Question

Clustering resolution for scRNA-seq

1

Entering edit mode

3.8 years ago

i.am.filippov ▴ 10

This is an open-ended question, but maybe you could share your heuristics. What's your approach when clustering and annotating clusters in scRNA-seq data? Do you prefer to start with a low number of clusters(e.g. CD4, CD8, monocytes) and then re-cluster or look for low-level cell types from the get-go(e.g. Treg, Th, etc)? I've seen both approaches in the literature. Are there any pros and cons?

clustering single-cell • 5.3k views

ADD COMMENT • link updated 3.8 years ago by firestar ★ 1.7k • written 3.8 years ago by i.am.filippov ▴ 10

score 8 · Answer 1 · 2021-09-14

I think this is pretty subjective and data dependent. I can share my strategy for data where very little prior biological knowledge is available. I run clusters for a range of resolutions, say for example a range from 0.01 to 1. The range depends on the expected number of cell types in the dataset and visual complexity I see on the UMAP. Then plot resolution and number of clusters (k) to get a rough idea of cluster stability. I don't take this too seriously as it's probably not very reliable, but it gives some sense.

enter image description here

Then I take the mean or median resolution for each k and plot UMAPS, so I can visually see how clusters split and change.

enter image description here

The I run clustree to visualise how clusters split over k. Which clusters go into which clusters and how they change. This is a really useful diagnostic.

enter image description here

And then probably the most important thing is if the clusters make biological sense. So, I create heatmaps/dotplots of top genes for each k.

enter image description here

And lastly featureplot (gene expression on UMAP), violin plots etc of known marker genes grouped by clusters at various k is very useful. If your dataset is composed of well studied tissues (blood etc) with well known markers, then this is all you probably need.

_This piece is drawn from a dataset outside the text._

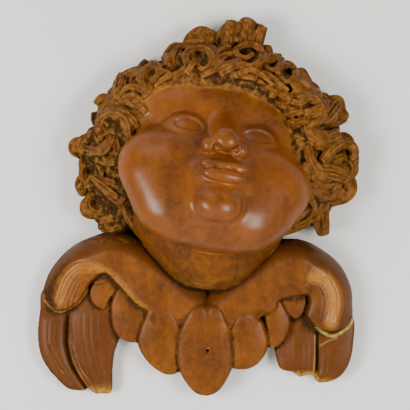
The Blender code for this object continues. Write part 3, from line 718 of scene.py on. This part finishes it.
# The wood left standing between the locks and the face, as heights on a grid
def hairFill(paths, skin):
    left, right, low, high = hair["grid"]
    x, y = np.meshgrid(np.arange(left, right, 1.0), np.arange(low, high, 1.0))
    z = np.full(x.shape, noWood)
    beside = np.full(x.shape, 60.0)  # distance from the nearest lock
    for path in paths:
        for px, py, pz, halfWidth in path[::2]:
            reach = int(halfWidth) + 16
            column, row = int(round(px - left)), int(round(py - low))
            rows = slice(max(0, row - reach), row + reach + 1)
            columns = slice(max(0, column - reach), column + reach + 1)
            away = np.hypot(x[rows, columns] - px, y[rows, columns] - py)
            cells = rows, columns
            z[cells] = np.maximum(z[cells], np.where(away < halfWidth, pz, noWood))
            beside[cells] = np.minimum(beside[cells], np.maximum(0, away - halfWidth))
    kept = skin[(skin[:, 1] > -20) & (skin[:, 2] > 20)]
    rows, columns = (kept[:, 1] - low).astype(int), (kept[:, 0] - left).astype(int)
    level = np.minimum(kept[:, 2] - 4, hairHeight(kept[:, 0], kept[:, 1]) + hair["hairlineRise"])
    np.maximum.at(z, (rows, columns), level)
    across, up = moundPlace(x, y)
    nearFace = np.hypot(across, up) < 0.86
    joined = closedOver(z, hair["hairlineReach"])
    closed = np.where(nearFace, joined, closedOver(z, hair["fillReach"]))
    closed = np.where(spread(closed, hair["fillInset"], lowest=True) > 0, closed, foot)
    lowered = blurred(np.maximum(closed, foot), 1) - hair["fillDepth"]
    filled = Relief(x, y, np.where(closed > 0, lowered, foot))
    beside = Relief(x, y, blurred(beside, 1))
    x, y = np.meshgrid(np.arange(left + 1, right - 2, 0.5), np.arange(low + 1, high - 2, 0.5))
    strands = np.cos(beside.read(x, y) * 2 * math.pi / hair["strand"])
    z = filled.read(x, y)
    return x, y, np.where(z > 4, z - hair["fillGroove"] * (1 + strands) / 2, z)


# Short strands all along the hairline, springing from the edge of the face
def hairlineStations():
    paths = []
    count = hairline["count"]
    for number in range(count):
        share = number / (count - 1)
        angle = math.radians(hairline["from"] + (hairline["to"] - hairline["from"]) * share)
        sway = math.sin(number * 2.3)
        x = hairline["centre"][0] + hairline["reach"][0] * math.cos(angle)
        y = hairline["centre"][1] + hairline["reach"][1] * math.sin(angle)
        heading = math.degrees(angle) + 55 * sway - 20
        length = hairline["length"] * (1 + 0.3 * math.sin(number * 1.7))
        path = lockStations(x, y, heading, length, -150 * sway, 1.1, hairline["width"], 0)
        paths.append([(x, y, z + hairline["rise"] * math.sin(math.pi * i / (len(path) - 1)), w)
                      for i, (x, y, z, w) in enumerate(path)])
    return paths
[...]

So far, this is only "tuning" the resolution parameter. One could tinker with the number of neighbours used to build the neighbourhood graph and this dramatically changes everything because the graph itself has changed and not just the number of clusters emerging from one graph. And then you tinker with more parameters for a few more weeks and you start to wonder if anything is reliable or stable. It's easy to get lost if there is no strong biology to guide your decision making.